The hardware requirement can also be divided into

a) the main PC hardware and

b) the interface hardware for data, audio and video input and output. The integration of all these in a robust and cost effective manner will in the future represent the modern MPC.

One important property that is unique for a modern MPCs as compared to general purpose PCs, is that they are designed for applications dealing with real-time signals, such as speech, audio and video processing. For Amharic speech recognition for example, the MPC would require the following:

1) Speech input device interface : A noise free microphone, anti-aliasing filter, an analog to digital converter (ADC) with high enough resolution and sampling frequency, so that the input speech signal is not distorted before it reaches the signal processing algorithms.

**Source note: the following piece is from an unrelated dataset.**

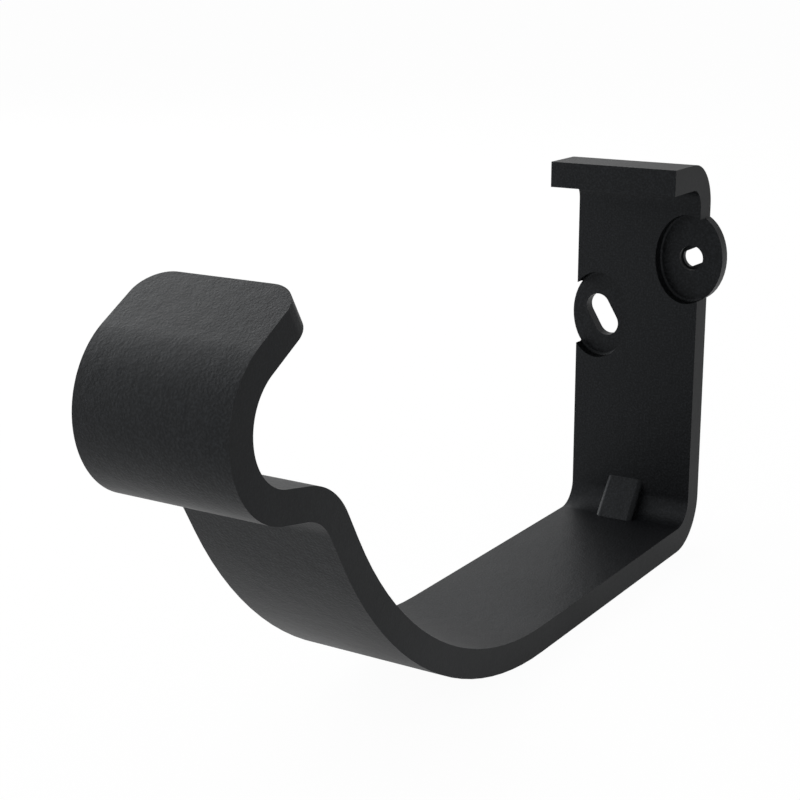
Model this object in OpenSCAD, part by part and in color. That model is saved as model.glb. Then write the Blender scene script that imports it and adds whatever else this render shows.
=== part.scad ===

2) The signal processing algorithms will have the task of deciding what sentence, word, phoneme or syllable is spoken through the microphone outgoing from the signal wave form. This operation is usually performed in stages: first a feature extraction is performed on the signal to filter out unwanted information or redundancy (The extracted features are also stored in memory as templates). Secondly these features have to be compared using a robust criteria with previously trained and stored templates for classification. Statistical and Neural Networks based classifiers are often used. A decision is made based on this comparison and the signal is classified into a spoken word.

3) If the speech recognizer is to be used as a voice input system to the MPC, ( just like the IBM Personal Digital Assistant, with a vocabulary of 80000 words) the MPC has to understand what has been said and activate an action such as, translate the Amharic spoken word into an English synonym word and why not ? speak the synonym through a speaker. This will further require a mathematical formalization of the acoustic , linguistic, grammatical and phonetic structure of the spoken language.

To be able to cope with the real-time demand of analog signal input, processing and output, MPCs require a form of data processing: the so- called digital signal processing (DSP). DSP devices offer precision and flexibility far more than attainable by analog electronic and equipment, for processing of signals. A recently appearing special purpose processors the so-called programmable DSP integrated circuit chips (PDSPs) promise the realization of modern MPCs by offering large computational throughput to meet the demand for the computation and processing of real-time signals such as audio and video. PDSP chips are powerful number crunchers for signal processing applications at the same time they are so flexible that they can be reprogrammed to perform different signal processing tasks in real-time. They can for example be a modem, fax, graphic processor and a video decoder at the same time.

3.0 Conclusion:

The envisaged Ethiopian MPC which will be based on a modern MPC technology can provide, apart from the usual MPC services, the facilities of:

a) A voice input interface for an Ethiopian language: For e.g. an Amharic speech understanding system. Since Ethiopian languages are unique and are not spoken anywhere else and since the future development of our country's economy and culture might depend in the interaction we have with our neighbors and international investors it seems reasonable to provide such a language understanding aid with a capability to start a dialogue between two (or more) speakers speaking different languages.

b) A text-to-speech conversion system. Here the proliferating Ethiopian word processing programs can be used to advantage to extend the limitation of the text into a fully understandable spoken Ethiopian language. Imagine an EMPC which could read the book "Fikir Iskemekabir" with a background instrumental "Tizita" music !! The formalization of the linguistic, grammatical and phonetical aspects will in turn enrich the respective Ethiopian language.

References:

[1] Geoff Bristow, " Electronic Speech Recognition", Collins Professional and technical Books,1986.

[2] J. Mariani, "Recent Advances in Speech Recognition", Proceedings ICASSP '89, Glasgow, Scotland, pp.429 - 441.

[3] S.E. Levinson, D.B. Roe," A Perspective on Speech Recognition" IEEE Communication Magazine, Jan. 1990, pp. 28 - 34.

[4] L.R. Rabiner "Applications of Voice Processing to Telecommunications", Proceedings of the IEEE, Feb. 1994, pp. 197- 231.